The test set forth by the Court of Appeals renders “use” virtually synonymous with “possession” and makes any role for “carry” superfluous. The language of § 924(c)(1), supported by its history and context, compels the conclusion that Congress intended “use” in the active sense of “to avail oneself of.” To sustain a conviction under the “use” prong of § 924(c)(1), the Government must show that the defendant actively employed the firearm during and in relation to the predicate crime.
Having determined that “use” denotes active employment, we must conclude that the evidence was insufficient to support either Bailey’s or Robinson’s conviction for “use” under § 924(c)(1).
The police stopped Bailey for a traffic offense and arrested him after finding cocaine in the driver’s compartment of his car. The police then found a firearm inside a bag in the locked car trunk. There was no evidence that Bailey actively employed the firearm in any way. In Robinson’s case, the unloaded, holstered firearm that provided the basis for her § 924(c)(1) conviction was found locked in a footlocker in a bedroom closet. No evidence showed that Robinson had actively employed the firearm. We reverse both judgments.

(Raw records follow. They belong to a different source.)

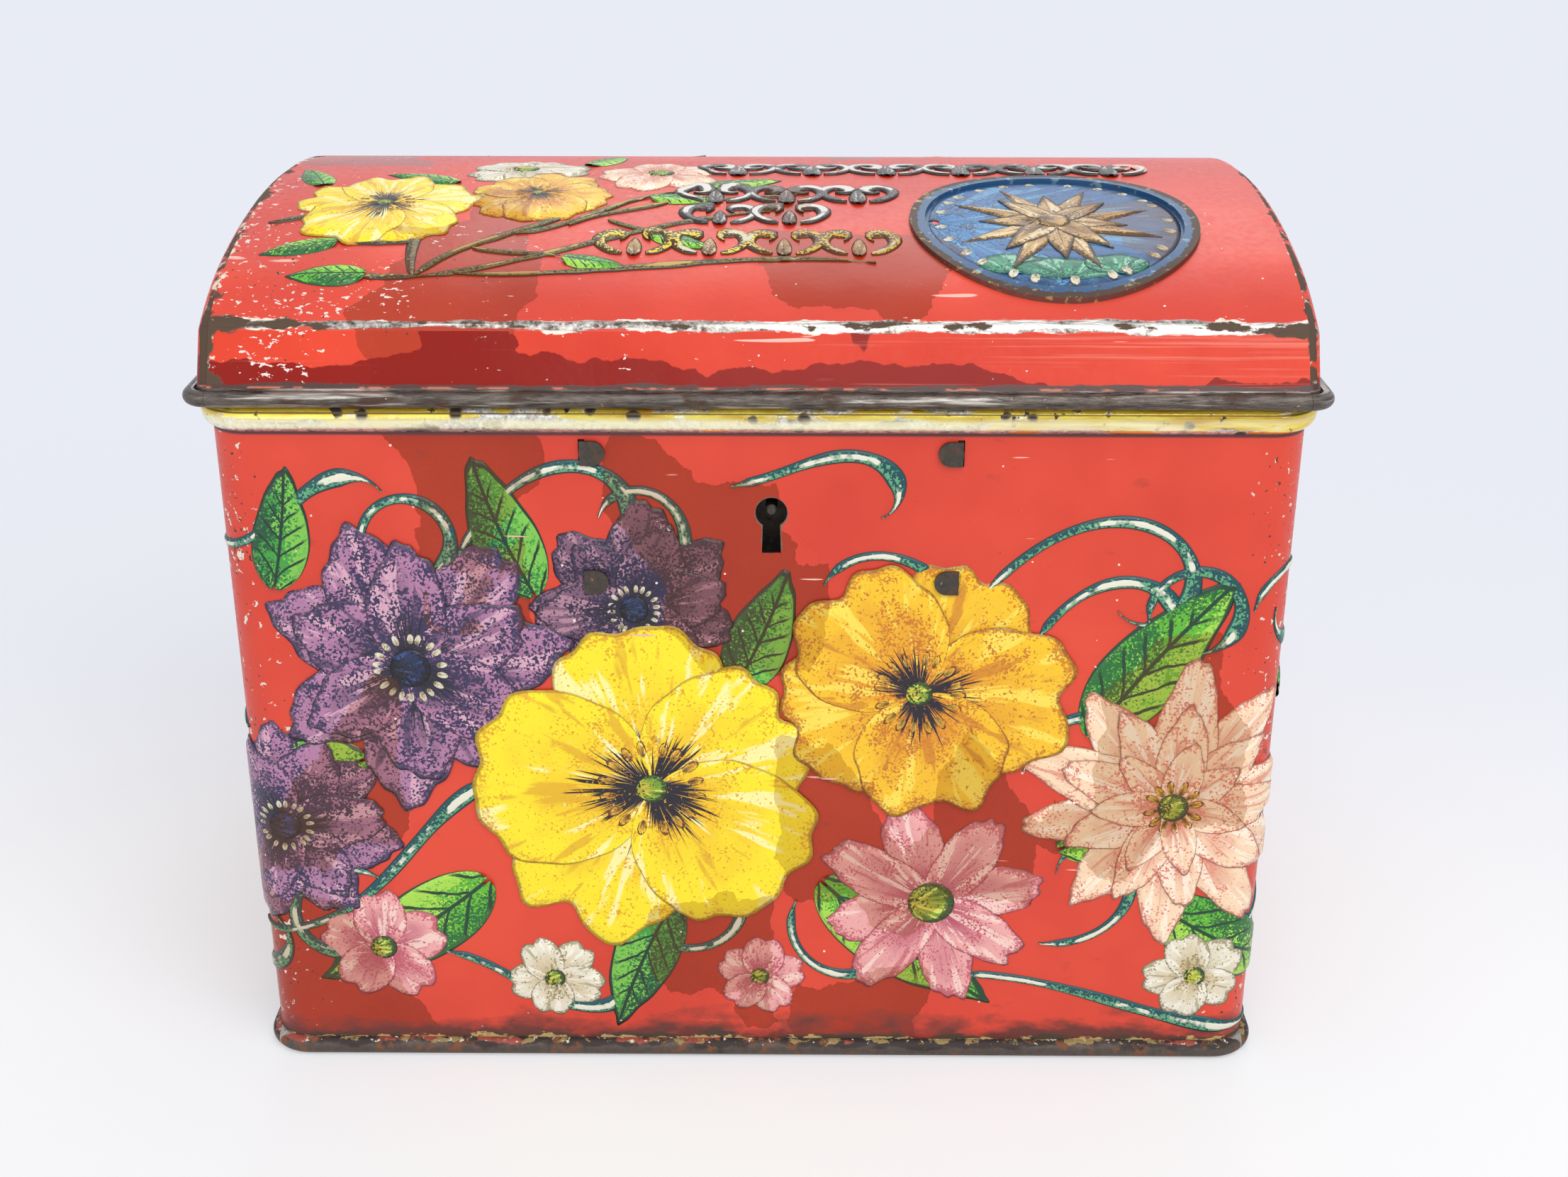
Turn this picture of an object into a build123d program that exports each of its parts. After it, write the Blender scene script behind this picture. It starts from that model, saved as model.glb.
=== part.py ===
"""Tinplate chest with a domed lid on a wire hinge and a small sliding-bolt lock.

All sizes are in millimetres.  X runs to the right, Y to the back and Z up.  The origin is the centre of
the base: the bead round the foot stands on Z = 0.
"""

from build123d import *
from math import cos, radians, sin, sqrt
import os

# ---------------------------------------------------------------- driving dimensions
sheet = 0.4  # tinplate of the walls, the bottom and the lid
running_fit = 0.08  # radial clearance of a hinge loop round the rim wire
lap_gap = 0.05  # between sheets that lie on each other
slide_gap = 0.3  # between the moving and the fixed pieces of the lock

# body
body_width = 164.0  # over the side walls
body_depth = 114.0  # over the front and back walls
body_corner_radius = 6.0
foot_bead_radius = 1.5  # the seam bead round the foot
foot_panel_lift = 2.2  # the bottom plate's panel above the table
shoulder_height = 112.6  # the middle of the swaged bead under the lid
shoulder_radius = 2.4
shoulder_proud = 1.6  # how far the swaged bead stands out of the wall
neck_inset = 2.4  # the neck's step back from the wall
neck_rise = 8.4  # the neck's top edge above the middle of the swaged bead
hem_height = 4.0  # the edge folded in at the neck's top
hem_gap = 0.1
seam_width = 4.0  # the folded side seam, in the middle of the back
seam_thickness = 0.8

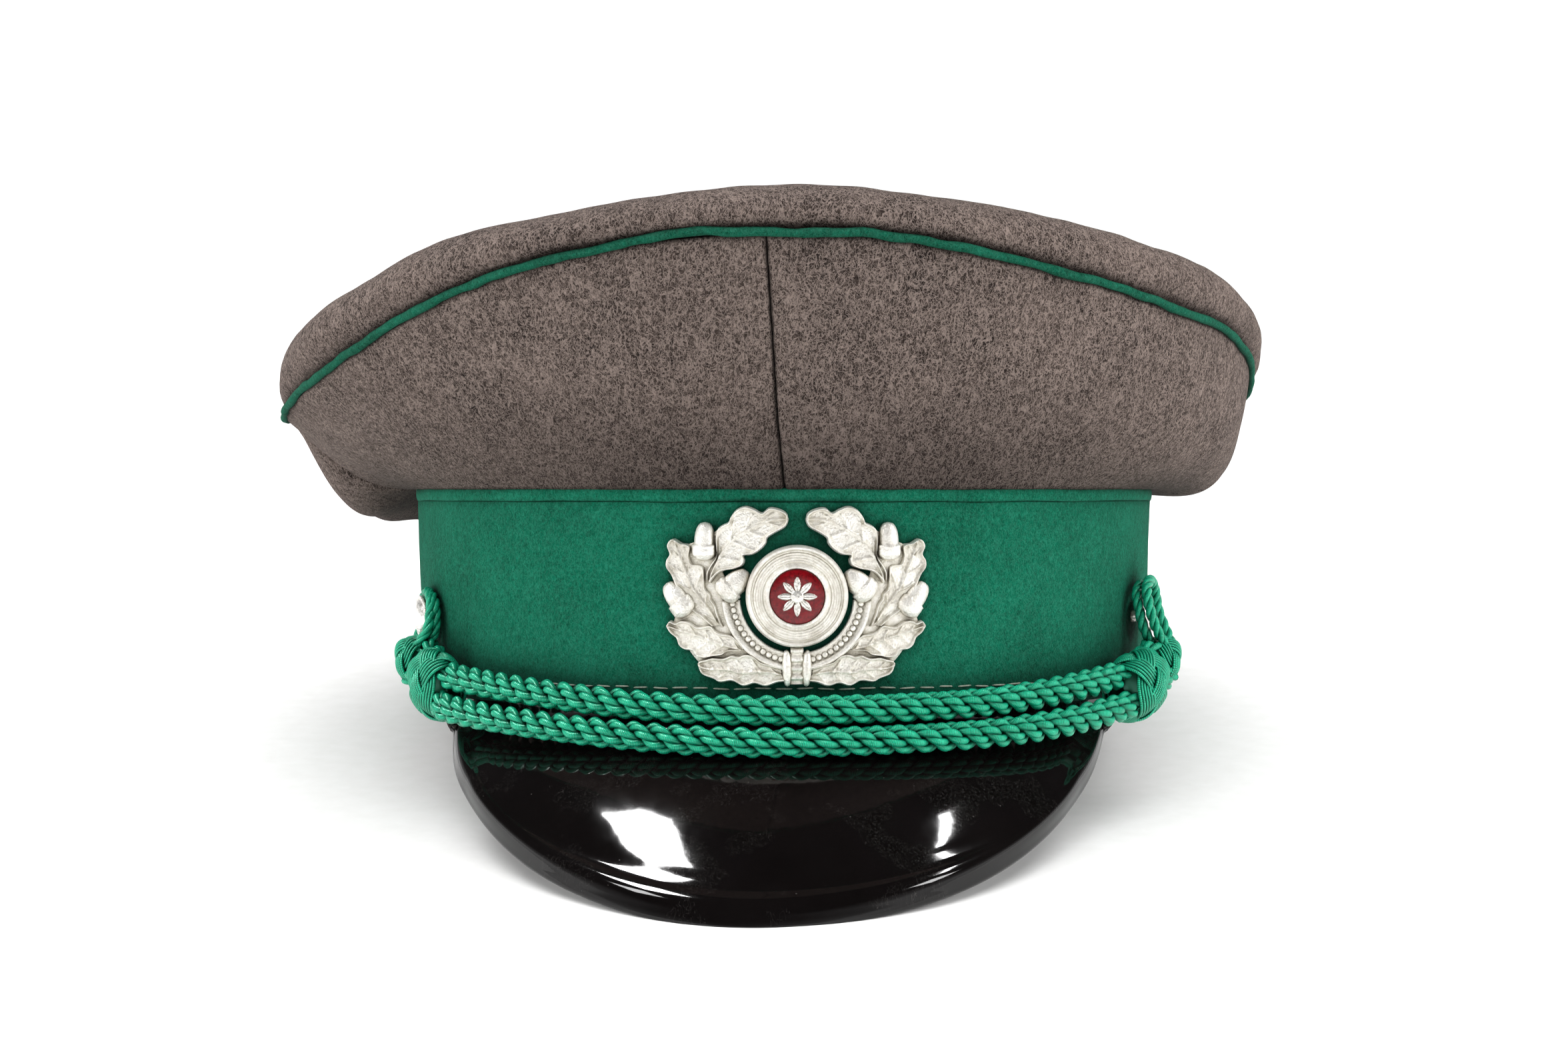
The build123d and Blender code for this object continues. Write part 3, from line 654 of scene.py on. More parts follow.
def visor_curve(angle):
    """Upper surface of the visor at one angle, as (outward, height) pairs from root to lip."""
    fade = max(cos(radians(90 * angle / VISOR_SPAN)), 0.0)
    reach = VISOR_REACH * fade**1.25
    drop = 4 + (VISOR_DROP - 4) * fade**0.95
    slope = np.array((reach, VISOR_ROOT - drop))
    proud = np.array((-slope[1], slope[0])) / max(hypot(*slope), 1e-6) * 2.2 * reach / VISOR_REACH
    points = [(-2.15, 0.5), (-1.72, -3.72)]
    points += [tuple(np.array((0, -VISOR_ROOT)) + slope * q + proud * 4 * q * (1 - q)) for q in
               (0.06, 0.3, 0.55, 0.8, 1.0)]
    return smooth_curve(points, UPPER_POINTS)


LIP = 8.2                                     # width of the rolled lip
VISOR_SHEET = 2.0


def along_and_normal(curve):
    along = unit(np.gradient(curve, axis=0))
    return along, np.stack([-along[:, 1], along[:, 0]], -1)


visor_angles = np.linspace(-58.6, 58.6, 150)
sections = []
for angle in visor_angles:
    curve = visor_curve(angle)
    normal = along_and_normal(curve)[1]
    length = np.r_[0, np.cumsum(np.linalg.norm(np.diff(curve, axis=0), axis=1))]
    lip = LIP * min(1.0, length[-1] / 26)
    beyond = length - (length[-1] - lip)
    rolled = 0.85 * np.sin(pi * clamp(beyond / lip))**1.6
    groove = -0.20 * np.exp(-((beyond + 1.5) / 2.4)**2)
    turned = -0.022 * np.clip(beyond, 0, None)**2
    upper = curve + normal * (rolled + groove + turned)[:, None] * min(1.0, length[-1] / 30)
    along, normal = along_and_normal(upper)
    tip, out_dir, down_dir = upper[-1], along[-1], -normal[-1]
    turn = np.linspace(0, pi, 9)[1:-1]
    edge = tip + np.outer(1 - np.cos(turn), down_dir) * 1.0 + np.outer(np.sin(turn), out_dir) * 0.9
    sections.append(np.vstack([upper, edge, (upper - normal * VISOR_SHEET)[::-1]]))
sections = np.array(sections)
turns = np.radians(visor_angles)
flat = oval(BAND_W, BAND_L, turns)[:, None] + oval_out(BAND_W, BAND_L, turns)[:, None] * sections[..., :1]
visor = np.concatenate([flat, sections[..., 1:]], -1)
VISOR_SKEW = 0.20                             # the worn visor's right half leans to the left as it goes down
visor[..., 0] -= VISOR_SKEW * np.maximum(-visor[..., 2], 0) * clamp((visor[..., 0] + 45) / 55)**1.5
visor[..., 0] += (np.exp(-((visor[..., 2] + 16) / 12)**2)
                  * (1.5 * clamp(visor[..., 0] / 40) - 2.9 * clamp(-visor[..., 0] / 40)))
under_floor = np.minimum(to_row(visor)[:, 2], 0) / MM
visor[..., 2] -= under_floor.reshape(visor.shape[:2])                    # the lip rests on the floor
piece = Shape().grid(visor).build("visor_shell", VISOR, "cap", ["visor"], "visor_black")
piece.data.materials.append(VISOR_UNDER)
ring = visor.shape[1]
for polygon in piece.data.polygons:
    columns = [v % ring for v in polygon.vertices]
    if len(columns) == 4 and min(columns) >= UPPER_POINTS + 4:
        polygon.material_index = 1

# --- the chin cord -------------------------------------------------------------------------------
END_Y = CORD_L - CORD_END_R
SIDE_R = (END_Y**2 + CORD_W**2 - CORD_END_R**2) / (2 * (CORD_W - CORD_END_R))
SIDE_X = SIDE_R - CORD_W
MEET = atan2(END_Y, SIDE_X)
CORD_UP = np.array((0.0, -sin(CORD_SLOPE), cos(CORD_SLOPE)))
CORD_BACK = np.array((0.0, cos(CORD_SLOPE), sin(CORD_SLOPE)))
CORD_ORIGIN = np.array((0.0, 0.0, CORD_Z))


def in_cord_plane(x, y, height):
    x, y, height = (np.asarray(value)[..., None] for value in (x, y, height))
    return CORD_ORIGIN + x * SIDE + y * CORD_BACK + height * CORD_UP


def cord_frame(s, step=0.0, level=0.0):
    """Place on the cord at s millimetres from the middle of the front, with directions out and up."""
    s = np.asarray(s, float)
    front = (CORD_END_R + step) * (pi / 2 - MEET)
    size, sign = np.abs(s), np.where(s < 0, -1.0, 1.0)
    on_front = size <= front
    a = size / (CORD_END_R + step)
    b = pi / 2 - MEET + (size - front) / (SIDE_R + step)
    x = np.where(on_front, (CORD_END_R + step) * np.sin(a), (SIDE_R + step) * np.sin(b) - SIDE_X) * sign
    y = np.where(on_front, -END_Y - (CORD_END_R + step) * np.cos(a), -(SIDE_R + step) * np.cos(b))
    turn = np.where(on_front, a, b)
    out = np.multiply.outer(np.sin(turn) * sign, SIDE) - np.multiply.outer(np.cos(turn), CORD_BACK)
    return in_cord_plane(x, y, np.broadcast_to(level, s.shape)), out


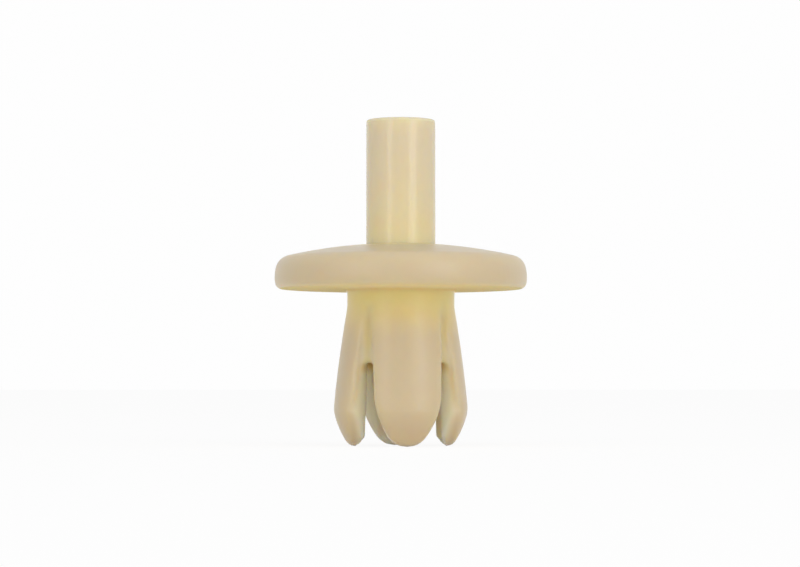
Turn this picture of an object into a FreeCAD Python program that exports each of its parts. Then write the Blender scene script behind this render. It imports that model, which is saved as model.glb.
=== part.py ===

Bailey and Robinson were each charged under both the “use” and “carry” prongs of § 924(c)(1). Because the Court of Appeals did not consider liability under the “carry” prong of § 924(c)(1) for Bailey or Robinson, we remand for consideration of that basis for upholding the convictions.
It is so ordered.
The syllabus constitutes no part of the opinion of the Court but has been prepared by the Reporter of Decisions for the convenience of the reader. See United States v. Detroit Lumber Co., 200 U.S. 321, 337, 26 S.Ct. 282, 287, 50 L.Ed. 499 (1906).